When I was a girl I read a story about a girl who got lost in caves under the mountains by her home. She wandered through the caves and tunnels but eventually found a red thread that wound its way through the caves. She couldn’t always see where it was going, and she sometimes couldn’t even see it at all, but if she kept holding onto it, it would guide her and eventually show her the way out. A tiny, tremulous thread but very real in the darkness.
My daughter stumbled onto that lifeline tonight—or rather she uncovered it and brought it out from within her. She found how the magic in the stories connected and it thrilled her own soul. Her face went all red as she was talking, when she realized that underneath all these stories was a connection that was consistent and made sense and she could recognize it. And her momma’s prayer is that she will hold on to this thread even in the darkness.

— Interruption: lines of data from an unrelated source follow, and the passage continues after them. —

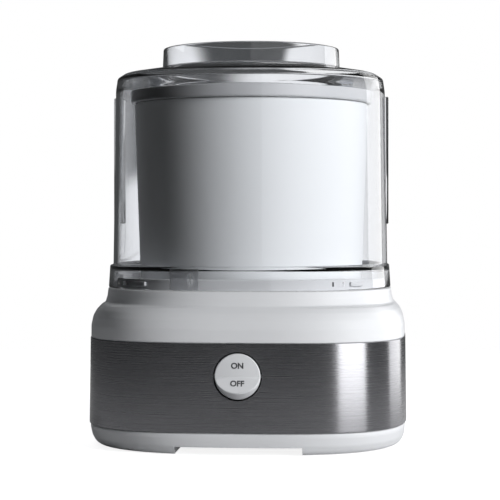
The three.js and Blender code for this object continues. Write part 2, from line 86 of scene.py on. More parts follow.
# ---- sizes worked out from them -------------------------------------------------------------
WALL = 2.6 * MM                 # moulded walls
BOWL_SHEET = 1.6 * MM           # the bowl's wall and its liner
COLLAR_HALF = BASE_HALF - 11.2 * MM
UPSTAND_HALF = BASE_HALF - 15.2 * MM
UPSTAND_CORNER = UPSTAND_HALF * 2 ** (0.5 - 1 / LID_POWER)
SKIRT_HALF = BASE_HALF - 11.6 * MM
HOOK_SPAN = (COLLAR_TOP + 3 * MM, COLLAR_TOP + 6 * MM)
HOOK_TURN = 0.05                # the base's hooks and the lid's lugs lie side by side, in radians
LUG_TURN = 0.12
NOTCH_HALF = 43.5 * MM          # half the width of the front cut-out
PAN_FLOOR = PAN_LOW + 6.4 * MM
PAN_SEAT = PAN_FLOOR - GAP      # where the feet and the screw heads stop
SCREW_HOLE = 2.2 * MM
PADDLE_ARM = 5 * MM             # depth of the arm that the lid holds
SCREW_AT = (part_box("pan_screw_1")[0].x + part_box("pan_screw_1")[1].x) / 2


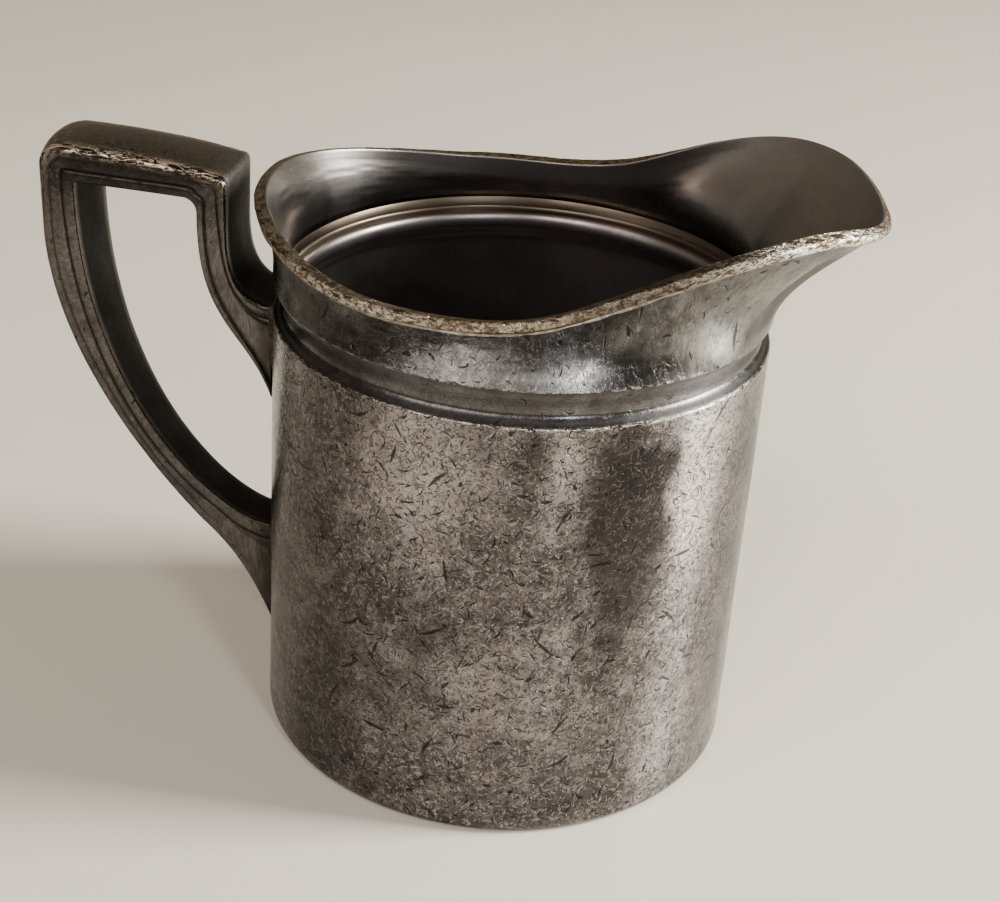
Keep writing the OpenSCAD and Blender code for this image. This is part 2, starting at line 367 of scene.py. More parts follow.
        return self.times(self.span(across, 0.0, 0.6), on)


# ---------------------------------------------------------------- materials
def silver(name, base, dark, light, rough, grain, nicked, worn):
    """Worn plate: cloudy tarnished tone, dense fine curved scratches and single nicks, with painted shade
    and painted highlight from the mask.
    """
    n = Nodes(name)
    wear, dirt_and_shade, stain_and_shade, rub_and_highlight = n.mask()
    cloud = n.noise(n.pos(0.045, 3.1), 4.0, 0.6, 0.5)
    blotch = n.noise(n.pos(0.22, 7.7), 3.0, 0.6, 0.8)
    fine = n.noise(n.uv(1.5, 1.7, 8.0), 3.0, 0.62, 1.6)
    # Curved scratches: two dark sets and a light one.
    curl_a = n.strokes(0.80, 0.050, 2.0, 0.46)
    curl_b = n.strokes(0.50, 0.032, 21.0, 0.48)
    light_a = n.strokes(0.66, 0.040, 35.0, 0.47)
    lines = n.highest(curl_a, n.times(curl_b, 0.85))
    # Nicks from large to small, then small ones with a bright burr.
    nicks = n.highest(n.dashes(0.24, 0.66, 0.052, 2.0, 0.40 * nicked),
                      n.dashes(0.42, 0.70, 0.075, 17.0, 0.70 * nicked),
                      n.dashes(0.15, 0.24, 0.070, 71.0, 0.6 * nicked),
                      n.dashes(0.11, 0.50, 0.045, 83.0, 0.5 * nicked))
    small = n.dashes(0.64, 0.74, 0.090, 29.0, 0.85 * nicked)
    burrs = n.highest(n.dashes(0.58, 0.74, 0.080, 43.0, 0.75 * nicked),
                      n.dashes(0.38, 0.74, 0.050, 57.0, 0.6 * nicked))
    light_on = n.times(n.highest(light_a, burrs), n.span(stain_and_shade, 0.1, 0.8, 1.0, 0.3))
    mottle = n.span(fine, 0.52, 0.36)
    chips = n.span(n.noise(n.uv(0.5, 1.2, 14.0), 4.0, 0.65, 1.6), 0.505, 0.535)
    bare = n.times(wear, chips)
    # Colour, from the plate itself to what lies on top of it.
    cloudy = n.plus(n.times(cloud, 0.5), n.times(blotch, 0.5))
    tone = n.ramp(cloudy, (0.39, dark), (0.50, base), (0.62, light))
    # Rubbing and painted highlight lighten the plate; tarnishing and painted shade darken it.
    tone = n.mix(n.times(rub_and_highlight, 0.9), tone, shade(light, 1.85))
    tone = n.mix(n.times(stain_and_shade, 0.85), tone, shade(dark, 0.38))
    tone = n.mix(n.times(mottle, 0.6 * grain), tone, shade(dark, 0.7))
    tone = n.mix(n.times(light_on, 0.65 * grain), tone, shade(light, 1.35))
    tone = n.mix(n.times(lines, 0.70 * grain), tone, shade(dark, 0.4))
    tone = n.mix(n.times(small, 0.8), tone, shade(dark, 0.35))
    tone = n.mix(n.times(nicks, 0.85), tone, shade(dark, 0.22))
    tone = n.mix(bare, tone, shade(worn))
    # Dirt in the hollows and painted shade: dark and less metallic.
    tone = n.mix(n.times(dirt_and_shade, 0.9), tone, shade(dark, 0.16))
    n.link(tone, n.bsdf.inputs["Base Color"])
    n.link(n.span(dirt_and_shade, 0.1, 1.0, 1.0, 0.1), n.bsdf.inputs["Metallic"])
    n.link(n.span(dirt_and_shade, 0.1, 1.0, 0.5, 0.1), n.bsdf.inputs["Specular IOR Level"])
    shine = n.span(n.plus(cloud, n.times(fine, 0.5)), 0.6, 0.9, rough[1], rough[0])
    matt = n.plus(n.times(dirt_and_shade, 0.4), n.times(bare, 0.22))
    n.link(n.plus(shine, matt), n.bsdf.inputs["Roughness"])
    h = n.times(fine, 0.16 * grain)
    h = n.minus(h, n.times(lines, 0.16 * grain))
    h = n.plus(h, n.times(light_on, 0.16 * grain))
    h = n.minus(h, n.times(small, 0.22))
    h = n.minus(h, n.times(nicks, 0.5))
    h = n.plus(h, n.times(bare, 0.35))
    n.link(n.bump(h, 1.0, 0.11), n.bsdf.inputs["Normal"])
    return n.mat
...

This is the beginning of her journey—her soul’s journey in this world towards God, with God. It’s her journey to seeing truth and depth and meaning everywhere, under, over, and connected within all the things we know. She is at the beginning of her experience with that magic of the universe and one day this through-line will help her know herself as loved and it will sustain her and at times carry her and at times call her forward, hopefully into that fullness of life.
love love love this!
I came across this post from a friend who shared it on Facebook. I also got chills just from reading your words about the way your daughter made that connection. I love the way the beautiful story of the Gospel is paralleled in the Narnia books and I can’t wait to also read them with my future children one day. This was really beautiful, glad I stumbled across your blog!
Thanks for your kind words. They are just really great stories aren’t they? It’s been amazing reading them again.